Your goal
Reproduce the material exactly, omitting nothing.

Given information

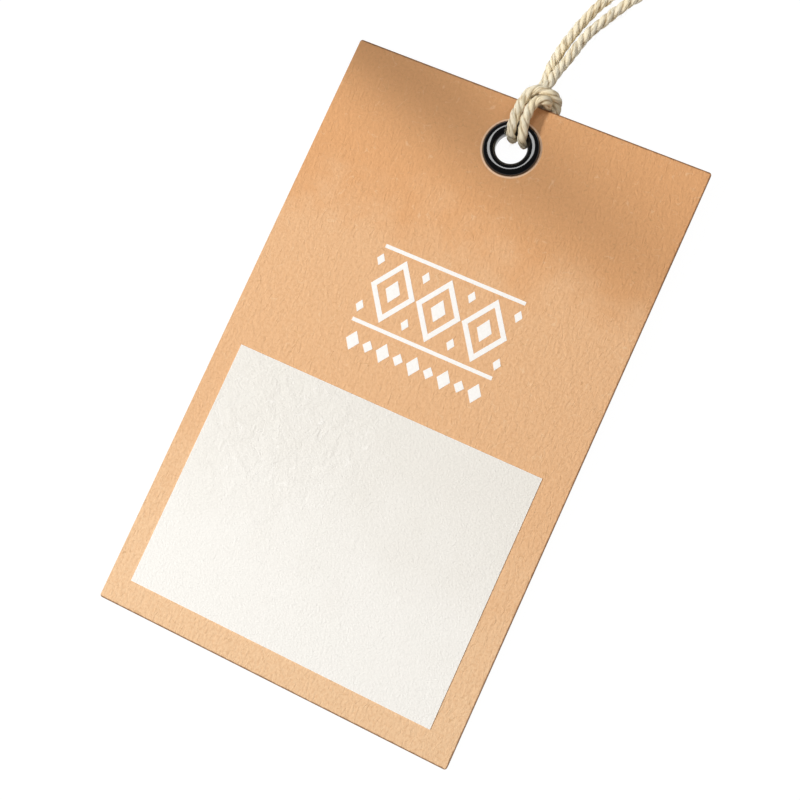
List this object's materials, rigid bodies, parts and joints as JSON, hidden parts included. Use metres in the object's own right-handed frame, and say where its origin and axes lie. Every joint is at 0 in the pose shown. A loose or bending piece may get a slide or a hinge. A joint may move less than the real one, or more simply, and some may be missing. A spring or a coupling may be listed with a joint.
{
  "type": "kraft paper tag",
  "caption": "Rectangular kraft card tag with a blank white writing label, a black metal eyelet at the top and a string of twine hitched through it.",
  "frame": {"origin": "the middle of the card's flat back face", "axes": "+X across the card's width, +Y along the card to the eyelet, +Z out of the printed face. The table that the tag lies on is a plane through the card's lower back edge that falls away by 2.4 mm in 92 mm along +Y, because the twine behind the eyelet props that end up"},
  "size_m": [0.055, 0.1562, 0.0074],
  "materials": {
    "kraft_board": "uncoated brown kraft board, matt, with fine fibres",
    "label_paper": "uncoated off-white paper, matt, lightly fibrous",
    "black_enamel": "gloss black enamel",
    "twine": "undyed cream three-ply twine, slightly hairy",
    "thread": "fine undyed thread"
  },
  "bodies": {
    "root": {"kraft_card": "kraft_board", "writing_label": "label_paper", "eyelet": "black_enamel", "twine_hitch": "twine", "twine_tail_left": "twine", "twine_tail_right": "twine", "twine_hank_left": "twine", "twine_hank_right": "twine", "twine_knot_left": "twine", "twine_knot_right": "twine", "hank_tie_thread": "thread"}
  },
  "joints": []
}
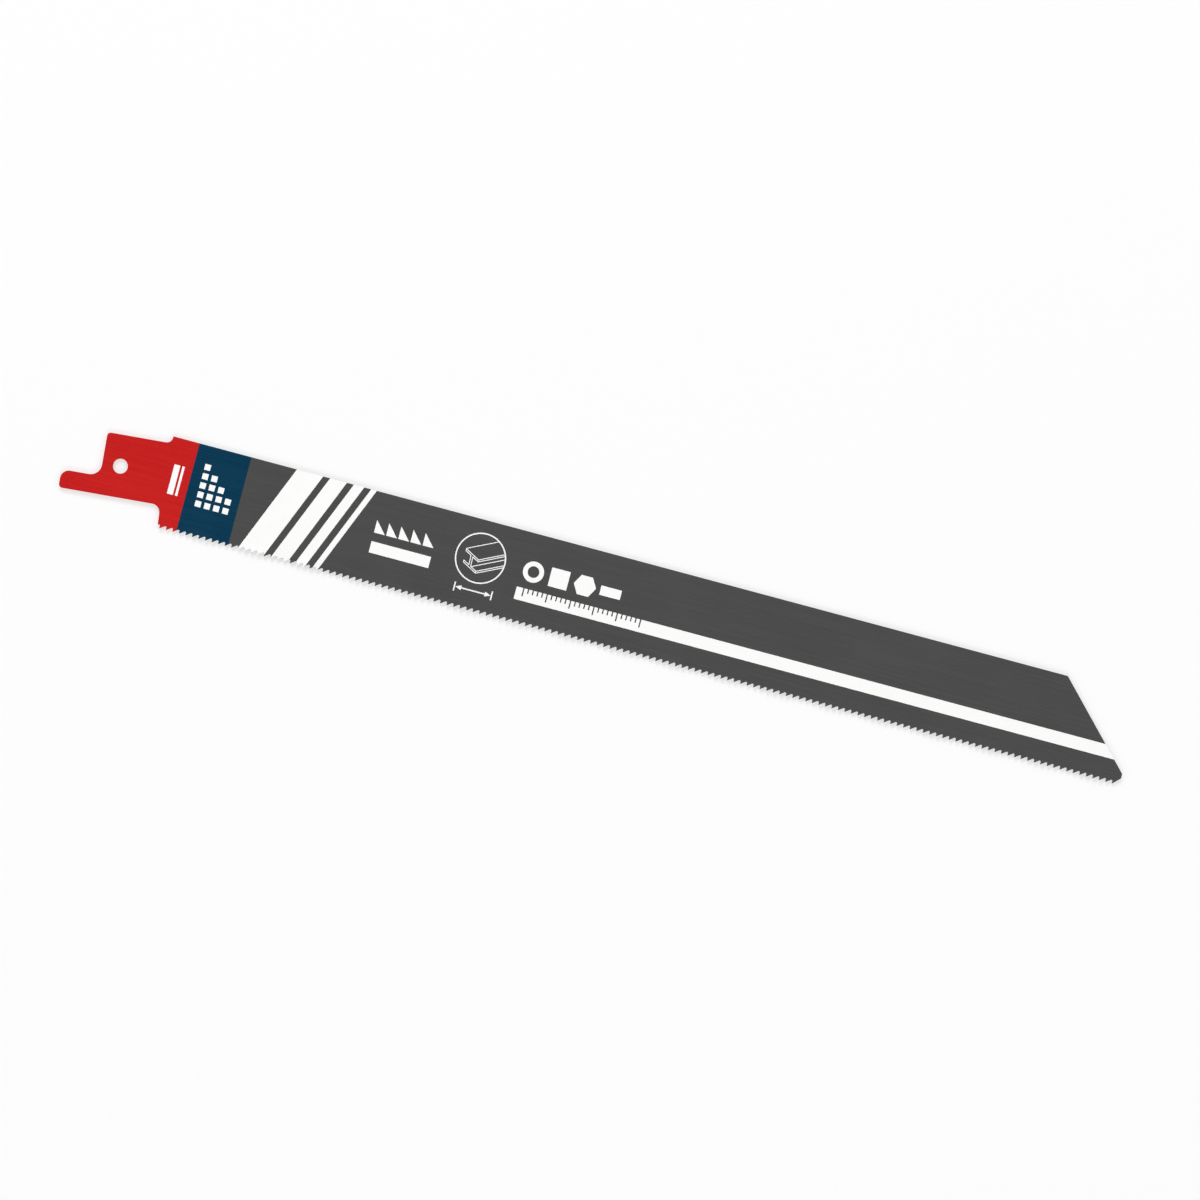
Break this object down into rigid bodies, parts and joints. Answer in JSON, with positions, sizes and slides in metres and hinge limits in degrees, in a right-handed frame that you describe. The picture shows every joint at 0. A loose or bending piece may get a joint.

Problem solution
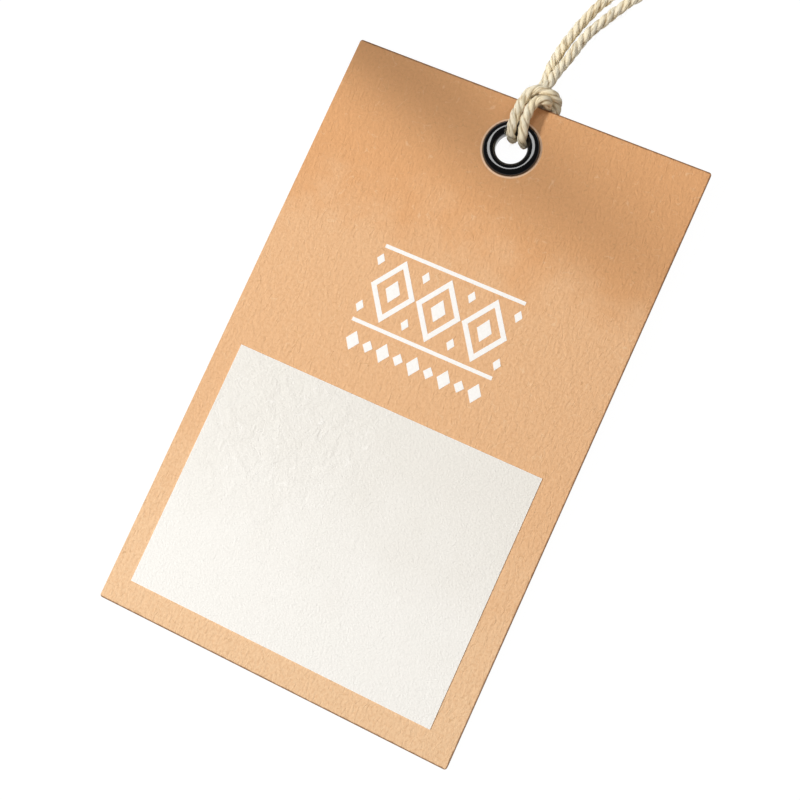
List this object's materials, rigid bodies, parts and joints as JSON, hidden parts included. Use metres in the object's own right-handed frame, and say where its origin and axes lie. Every joint is at 0 in the pose shown. A loose or bending piece may get a slide or a hinge. A joint may move less than the real one, or more simply, and some may be missing. A spring or a coupling may be listed with a joint.
{
  "type": "kraft paper tag",
  "caption": "Rectangular kraft card tag with a blank white writing label, a black metal eyelet at the top and a string of twine hitched through it.",
  "frame": {"origin": "the middle of the card's flat back face", "axes": "+X across the card's width, +Y along the card to the eyelet, +Z out of the printed face. The table that the tag lies on is a plane through the card's lower back edge that falls away by 2.4 mm in 92 mm along +Y, because the twine behind the eyelet props that end up"},
  "size_m": [0.055, 0.1562, 0.0074],
  "materials": {
    "kraft_board": "uncoated brown kraft board, matt, with fine fibres",
    "label_paper": "uncoated off-white paper, matt, lightly fibrous",
    "black_enamel": "gloss black enamel",
    "twine": "undyed cream three-ply twine, slightly hairy",
    "thread": "fine undyed thread"
  },
  "bodies": {
    "root": {"kraft_card": "kraft_board", "writing_label": "label_paper", "eyelet": "black_enamel", "twine_hitch": "twine", "twine_tail_left": "twine", "twine_tail_right": "twine", "twine_hank_left": "twine", "twine_hank_right": "twine", "twine_knot_left": "twine", "twine_knot_right": "twine", "hank_tie_thread": "thread"}
  },
  "joints": []
}
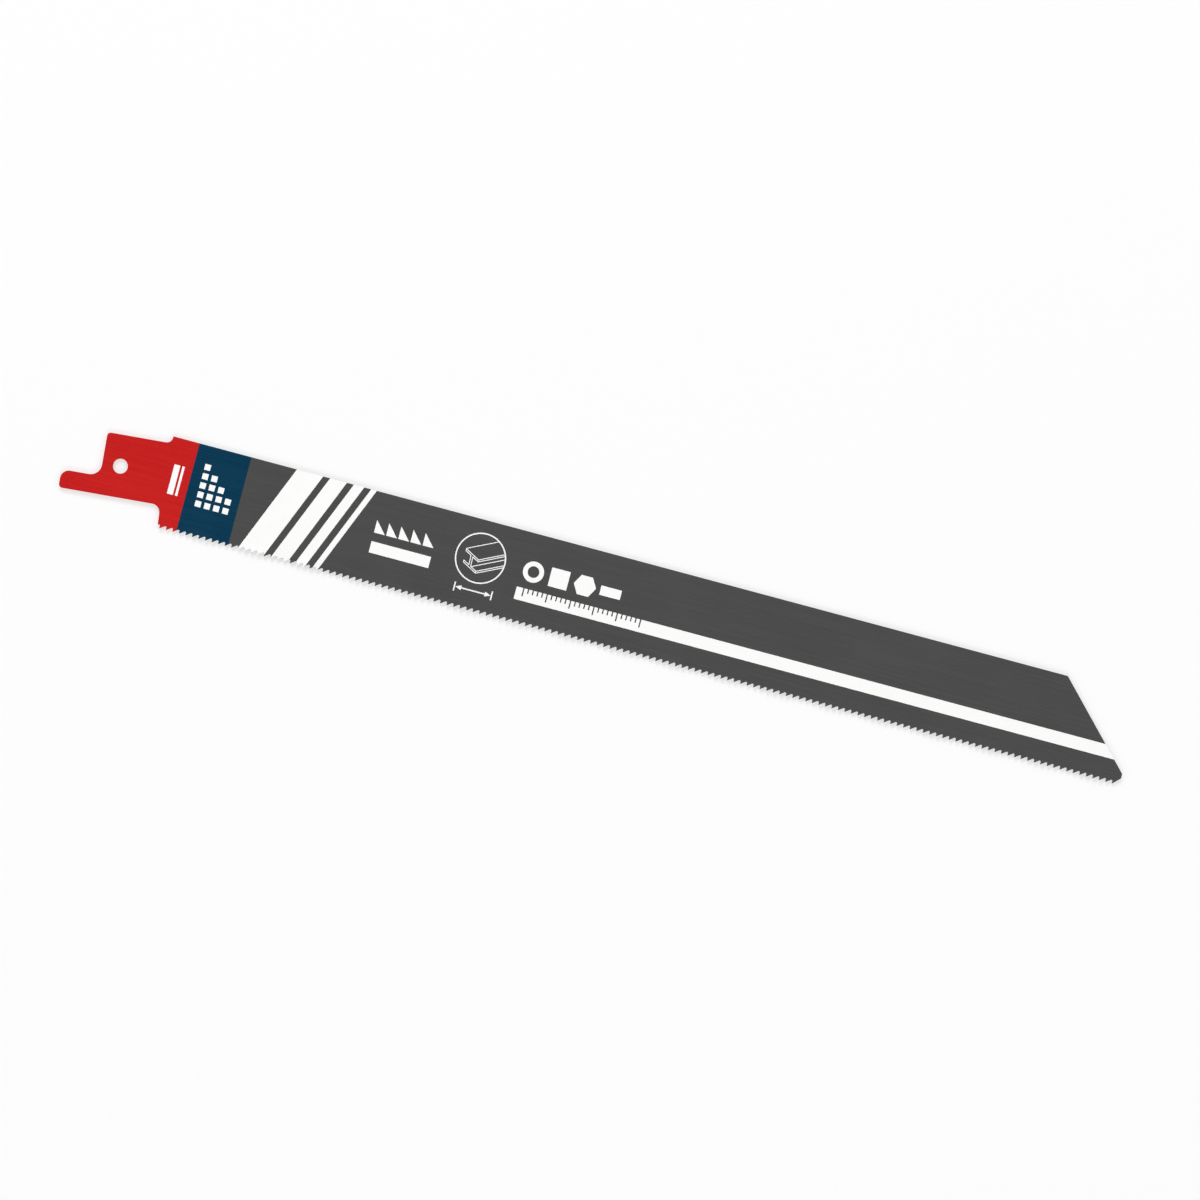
Break this object down into rigid bodies, parts and joints. Answer in JSON, with positions, sizes and slides in metres and hinge limits in degrees, in a right-handed frame that you describe. The picture shows every joint at 0. A loose or bending piece may get a joint.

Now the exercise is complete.